Goal: Copy out each line that includes the word "axis".

(Stored data entries)
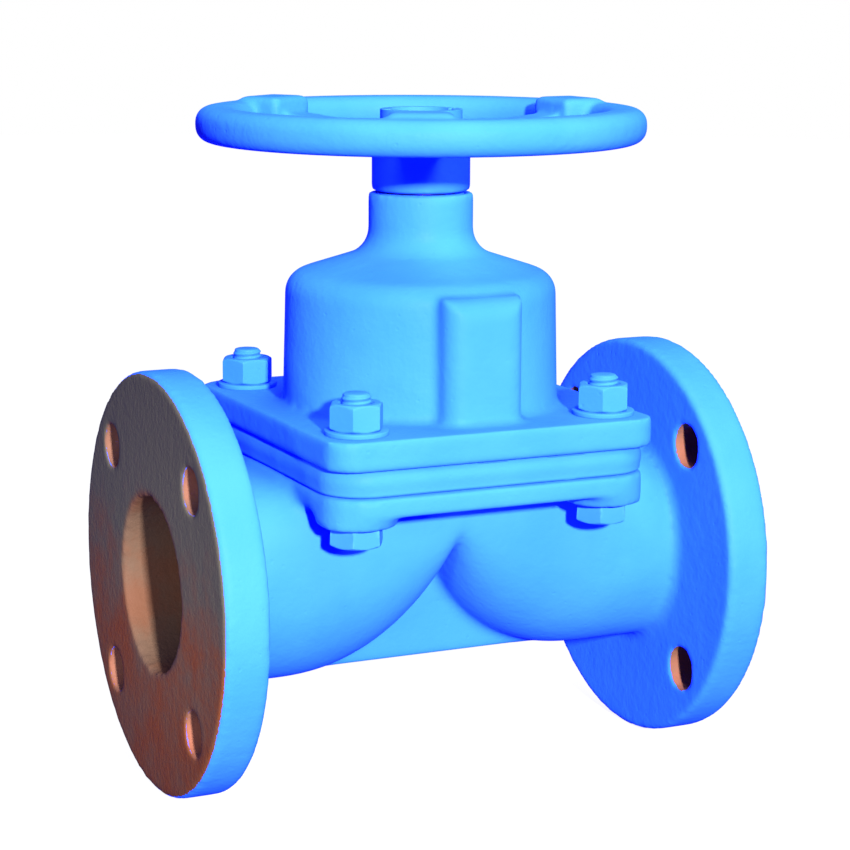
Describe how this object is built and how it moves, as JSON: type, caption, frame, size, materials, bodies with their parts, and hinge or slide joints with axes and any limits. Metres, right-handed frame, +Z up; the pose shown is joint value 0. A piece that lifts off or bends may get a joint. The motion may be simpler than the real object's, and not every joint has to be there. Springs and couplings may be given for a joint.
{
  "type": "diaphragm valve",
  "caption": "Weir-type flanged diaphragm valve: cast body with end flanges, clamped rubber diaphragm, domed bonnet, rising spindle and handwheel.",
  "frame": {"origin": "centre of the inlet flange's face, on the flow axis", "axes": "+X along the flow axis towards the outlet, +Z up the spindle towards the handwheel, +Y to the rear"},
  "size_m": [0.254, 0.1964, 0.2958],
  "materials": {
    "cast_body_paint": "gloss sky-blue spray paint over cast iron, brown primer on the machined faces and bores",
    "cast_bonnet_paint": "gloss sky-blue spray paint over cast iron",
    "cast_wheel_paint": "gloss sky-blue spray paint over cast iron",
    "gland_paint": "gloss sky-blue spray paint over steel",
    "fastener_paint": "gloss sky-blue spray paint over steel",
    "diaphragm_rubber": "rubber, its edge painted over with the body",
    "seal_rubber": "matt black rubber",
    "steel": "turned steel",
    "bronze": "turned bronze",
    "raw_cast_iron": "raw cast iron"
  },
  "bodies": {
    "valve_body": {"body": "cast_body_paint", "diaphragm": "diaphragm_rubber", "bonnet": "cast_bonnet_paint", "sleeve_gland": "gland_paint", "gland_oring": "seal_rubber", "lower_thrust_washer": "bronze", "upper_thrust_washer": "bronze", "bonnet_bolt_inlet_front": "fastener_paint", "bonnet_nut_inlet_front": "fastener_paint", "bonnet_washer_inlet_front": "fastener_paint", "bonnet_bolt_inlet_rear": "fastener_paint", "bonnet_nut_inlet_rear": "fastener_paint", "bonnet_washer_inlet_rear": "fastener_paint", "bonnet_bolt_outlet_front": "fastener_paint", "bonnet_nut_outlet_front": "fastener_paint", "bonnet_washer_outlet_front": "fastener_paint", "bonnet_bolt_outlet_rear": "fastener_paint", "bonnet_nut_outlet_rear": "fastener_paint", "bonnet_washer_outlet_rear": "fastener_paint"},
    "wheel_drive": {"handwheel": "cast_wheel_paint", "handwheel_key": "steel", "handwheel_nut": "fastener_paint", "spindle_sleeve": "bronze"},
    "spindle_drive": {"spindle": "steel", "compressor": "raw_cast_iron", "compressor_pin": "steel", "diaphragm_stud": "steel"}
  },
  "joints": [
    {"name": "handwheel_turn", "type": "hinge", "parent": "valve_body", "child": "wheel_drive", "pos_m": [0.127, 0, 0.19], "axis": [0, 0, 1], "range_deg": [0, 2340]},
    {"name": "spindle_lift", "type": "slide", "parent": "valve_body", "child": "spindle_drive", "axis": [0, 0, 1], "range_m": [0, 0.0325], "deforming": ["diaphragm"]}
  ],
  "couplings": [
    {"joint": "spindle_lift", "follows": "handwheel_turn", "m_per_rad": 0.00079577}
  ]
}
--
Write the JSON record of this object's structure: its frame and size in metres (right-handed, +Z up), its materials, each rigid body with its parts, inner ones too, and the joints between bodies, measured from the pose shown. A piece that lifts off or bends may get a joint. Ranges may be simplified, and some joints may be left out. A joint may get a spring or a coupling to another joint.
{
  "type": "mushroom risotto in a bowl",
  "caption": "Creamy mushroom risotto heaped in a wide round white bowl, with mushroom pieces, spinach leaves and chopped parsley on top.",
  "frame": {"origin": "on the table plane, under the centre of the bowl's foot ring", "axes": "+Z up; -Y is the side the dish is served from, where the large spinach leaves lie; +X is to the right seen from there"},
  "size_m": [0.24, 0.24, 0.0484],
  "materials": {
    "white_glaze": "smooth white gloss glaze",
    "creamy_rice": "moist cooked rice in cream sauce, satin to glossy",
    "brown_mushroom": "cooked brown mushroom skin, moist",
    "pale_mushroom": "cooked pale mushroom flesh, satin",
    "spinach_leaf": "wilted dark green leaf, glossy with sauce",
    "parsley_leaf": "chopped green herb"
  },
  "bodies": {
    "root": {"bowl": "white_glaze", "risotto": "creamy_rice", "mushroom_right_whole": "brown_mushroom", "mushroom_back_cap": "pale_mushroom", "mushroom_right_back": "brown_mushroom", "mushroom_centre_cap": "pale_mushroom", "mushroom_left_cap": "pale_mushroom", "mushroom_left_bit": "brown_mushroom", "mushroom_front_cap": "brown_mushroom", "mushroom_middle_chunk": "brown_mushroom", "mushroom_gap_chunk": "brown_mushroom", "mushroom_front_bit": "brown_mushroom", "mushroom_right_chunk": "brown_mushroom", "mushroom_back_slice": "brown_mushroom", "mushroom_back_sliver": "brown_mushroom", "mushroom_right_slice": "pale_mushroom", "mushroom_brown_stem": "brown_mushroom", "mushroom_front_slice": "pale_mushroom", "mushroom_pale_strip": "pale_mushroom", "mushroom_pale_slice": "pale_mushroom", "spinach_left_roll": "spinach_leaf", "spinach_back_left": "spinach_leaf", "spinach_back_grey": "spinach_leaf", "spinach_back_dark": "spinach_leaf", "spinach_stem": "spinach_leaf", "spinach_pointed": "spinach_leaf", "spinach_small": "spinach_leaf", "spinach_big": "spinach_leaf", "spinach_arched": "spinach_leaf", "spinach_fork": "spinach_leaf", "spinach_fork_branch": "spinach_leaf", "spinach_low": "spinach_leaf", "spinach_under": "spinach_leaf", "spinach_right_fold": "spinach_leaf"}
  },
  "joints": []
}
---
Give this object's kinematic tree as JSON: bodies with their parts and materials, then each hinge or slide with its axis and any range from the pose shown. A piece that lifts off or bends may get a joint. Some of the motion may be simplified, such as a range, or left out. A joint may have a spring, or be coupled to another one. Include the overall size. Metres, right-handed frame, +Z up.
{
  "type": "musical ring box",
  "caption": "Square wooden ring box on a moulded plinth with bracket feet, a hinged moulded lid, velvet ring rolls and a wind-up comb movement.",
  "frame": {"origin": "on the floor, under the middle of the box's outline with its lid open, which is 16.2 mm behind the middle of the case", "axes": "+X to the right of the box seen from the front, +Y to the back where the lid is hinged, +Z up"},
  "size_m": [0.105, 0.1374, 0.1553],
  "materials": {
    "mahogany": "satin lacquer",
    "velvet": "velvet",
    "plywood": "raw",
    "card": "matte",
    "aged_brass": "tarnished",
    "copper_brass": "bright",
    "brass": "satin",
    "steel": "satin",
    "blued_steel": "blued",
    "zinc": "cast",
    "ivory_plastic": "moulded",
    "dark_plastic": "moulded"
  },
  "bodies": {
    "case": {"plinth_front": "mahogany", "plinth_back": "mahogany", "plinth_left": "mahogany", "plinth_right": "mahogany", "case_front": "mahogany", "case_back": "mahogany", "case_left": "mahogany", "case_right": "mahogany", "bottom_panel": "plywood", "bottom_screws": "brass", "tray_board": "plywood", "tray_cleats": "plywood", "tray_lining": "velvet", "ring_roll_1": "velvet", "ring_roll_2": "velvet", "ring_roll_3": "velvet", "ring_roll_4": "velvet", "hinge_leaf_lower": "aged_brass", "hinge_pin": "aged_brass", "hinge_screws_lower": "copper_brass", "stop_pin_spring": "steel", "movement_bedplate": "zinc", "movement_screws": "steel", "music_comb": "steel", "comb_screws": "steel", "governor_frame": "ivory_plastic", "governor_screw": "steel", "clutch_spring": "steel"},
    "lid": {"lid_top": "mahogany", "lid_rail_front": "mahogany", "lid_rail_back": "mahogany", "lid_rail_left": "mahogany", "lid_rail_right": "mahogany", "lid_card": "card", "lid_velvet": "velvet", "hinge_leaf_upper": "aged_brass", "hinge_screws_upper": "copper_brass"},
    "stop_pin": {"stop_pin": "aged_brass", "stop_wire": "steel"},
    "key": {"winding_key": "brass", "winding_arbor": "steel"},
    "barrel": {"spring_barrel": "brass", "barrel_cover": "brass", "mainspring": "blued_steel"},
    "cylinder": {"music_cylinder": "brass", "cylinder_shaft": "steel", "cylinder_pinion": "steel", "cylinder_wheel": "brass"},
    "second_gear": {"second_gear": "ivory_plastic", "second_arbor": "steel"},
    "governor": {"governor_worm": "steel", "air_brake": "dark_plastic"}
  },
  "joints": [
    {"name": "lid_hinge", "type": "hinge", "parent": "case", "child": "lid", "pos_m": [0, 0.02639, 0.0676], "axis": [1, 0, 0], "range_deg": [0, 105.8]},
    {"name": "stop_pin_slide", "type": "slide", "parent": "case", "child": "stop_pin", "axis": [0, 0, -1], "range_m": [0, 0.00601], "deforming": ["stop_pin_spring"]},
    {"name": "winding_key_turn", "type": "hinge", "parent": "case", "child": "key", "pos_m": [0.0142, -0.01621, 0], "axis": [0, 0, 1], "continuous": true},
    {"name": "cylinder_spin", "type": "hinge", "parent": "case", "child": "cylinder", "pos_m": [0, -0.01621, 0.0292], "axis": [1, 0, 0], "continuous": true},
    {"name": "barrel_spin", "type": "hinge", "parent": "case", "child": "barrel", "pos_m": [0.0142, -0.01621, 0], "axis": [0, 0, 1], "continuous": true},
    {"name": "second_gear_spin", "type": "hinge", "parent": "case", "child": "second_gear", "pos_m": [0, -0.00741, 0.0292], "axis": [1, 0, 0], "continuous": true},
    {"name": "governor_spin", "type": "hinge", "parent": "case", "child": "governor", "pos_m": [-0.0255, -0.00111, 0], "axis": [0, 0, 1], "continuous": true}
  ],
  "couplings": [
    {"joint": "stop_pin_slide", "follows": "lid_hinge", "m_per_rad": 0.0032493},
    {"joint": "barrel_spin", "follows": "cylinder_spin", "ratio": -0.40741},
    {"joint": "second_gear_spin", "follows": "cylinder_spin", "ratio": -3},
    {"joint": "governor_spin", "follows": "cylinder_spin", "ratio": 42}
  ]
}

Reply to the exercise:
  "frame": {"origin": "centre of the inlet flange's face, on the flow axis", "axes": "+X along the flow axis towards the outlet, +Z up the spindle towards the handwheel, +Y to the rear"},
    {"name": "handwheel_turn", "type": "hinge", "parent": "valve_body", "child": "wheel_drive", "pos_m": [0.127, 0, 0.19], "axis": [0, 0, 1], "range_deg": [0, 2340]},
    {"name": "spindle_lift", "type": "slide", "parent": "valve_body", "child": "spindle_drive", "axis": [0, 0, 1], "range_m": [0, 0.0325], "deforming": ["diaphragm"]}
Give this object's kinematic tree as JSON: bodies with their parts and materials, then each hinge or slide with its axis and any range from the pose shown. A piece that lifts off or bends may get a joint. Some of the motion may be simplified, such as a range, or left out. A joint may have a spring, or be coupled to another one. Include the overall size. Metres, right-handed frame, +Z up.
    {"name": "lid_hinge", "type": "hinge", "parent": "case", "child": "lid", "pos_m": [0, 0.02639, 0.0676], "axis": [1, 0, 0], "range_deg": [0, 105.8]},
    {"name": "stop_pin_slide", "type": "slide", "parent": "case", "child": "stop_pin", "axis": [0, 0, -1], "range_m": [0, 0.00601], "deforming": ["stop_pin_spring"]},
    {"name": "winding_key_turn", "type": "hinge", "parent": "case", "child": "key", "pos_m": [0.0142, -0.01621, 0], "axis": [0, 0, 1], "continuous": true},
    {"name": "cylinder_spin", "type": "hinge", "parent": "case", "child": "cylinder", "pos_m": [0, -0.01621, 0.0292], "axis": [1, 0, 0], "continuous": true},
    {"name": "barrel_spin", "type": "hinge", "parent": "case", "child": "barrel", "pos_m": [0.0142, -0.01621, 0], "axis": [0, 0, 1], "continuous": true},
    {"name": "second_gear_spin", "type": "hinge", "parent": "case", "child": "second_gear", "pos_m": [0, -0.00741, 0.0292], "axis": [1, 0, 0], "continuous": true},
    {"name": "governor_spin", "type": "hinge", "parent": "case", "child": "governor", "pos_m": [-0.0255, -0.00111, 0], "axis": [0, 0, 1], "continuous": true}